Its title page, shown on a new website advertising the book, shows Harry staring sternly at the camera in a brown T-shirt and a black string necklace.
The publication date was announced in a press release today, which referred to Harry as a ‘husband, father, humanitarian, military veteran, mental wellness advocate and environmentalist’ who ‘resides in Santa Barbara, California, with his family and three dogs’.
‘Spare takes readers immediately back to one of the most searing images of the Twentieth Century: two young boys, two princes, walking behind their mother’s coffin as the world watched in sorrow — and horror,’ the release said.
‘As Diana, Princess of Wales, was laid to rest, billions wondered what the princes must be thinking and feeling—and how their lives would play out from that point on. For Harry, this is his story at last. With its raw, unflinching honesty, Spare is a landmark publication full of insight, revelation, self-examination, and hard-won wisdom about the eternal power of love over grief.’
Royal author Richard Fitzwilliams today suggested the Royal Family would be ‘very concerned’ by how the book was being promoted.
‘It is a sensational title and implies that the writer was not valued or certainly that he did not feel at the centre of events,’ he told MailOnline.
‘When the blurb speaks of ”raw, unflinching honesty” the Palace will be very concerned, especially since these are the early months of King Charles’s reign.
‘There will undoubtedly be interviews, serialisation and endless speculation about this memoir, which in my view should have waited many years. Even Edward VIII, by then the Duke of Windsor, waited until 1951 before A King’s Story was published. The consequences of this will be far-reaching and may be highly destructive.’
Harry faces a battle between further damaging an already strained relationship with his family and potentially hurting book sales by holding back on any claims.
However aides are braced for the worst, particularly after Harry’s outspoken criticisms of his family and the monarchy.
During the Sussexes’ notorious interview with Oprah Winfrey last year, they accused the Royal Family of racism and Harry claimed Charles had ‘literally cut me off financially’.

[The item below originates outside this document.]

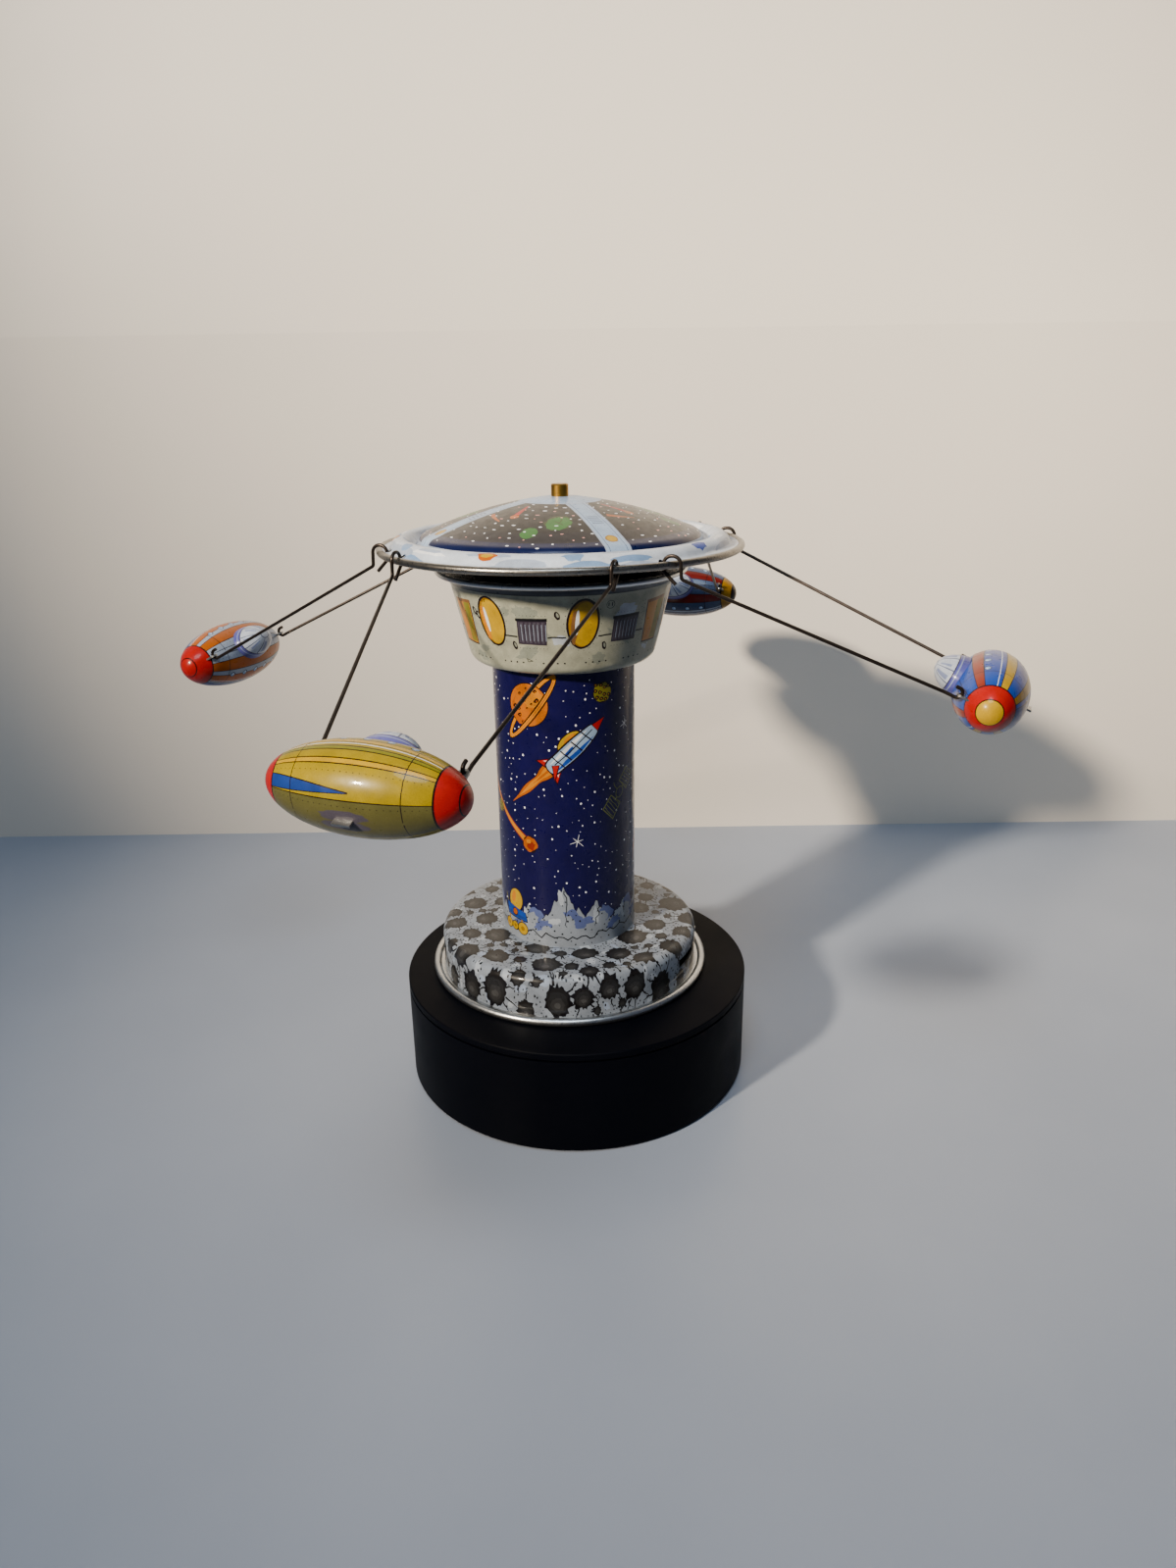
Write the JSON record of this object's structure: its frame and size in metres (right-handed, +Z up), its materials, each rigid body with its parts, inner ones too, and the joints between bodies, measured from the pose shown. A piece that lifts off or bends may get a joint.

Harry is said to have been further upset at some of the events surrounding the Queen’s death.
Lawyers to the Royal Family at the firm Harbottle and Lewis are expected to be on standby to read the book when it comes out.
Random House CEO Markus Dohle said today: ‘We are honoured to be publishing Prince Harry’s candid and emotionally powerful story for readers everywhere.
‘He shares a remarkably moving personal journey from trauma to healing, one that speaks to the power of love and will inspire and encourage millions of people around the world.’
The description appears to be more negative than Harry’s description of the book in July last year. Then, he said: ‘I’m writing this not as the prince I was born but as the man I have become.
‘I’ve worn many hats over the years, both literally and figuratively, and my hope is that in telling my story – the highs and lows, the mistakes, the lessons learned – I can help show that no matter where we come from, we have more in common than we think.’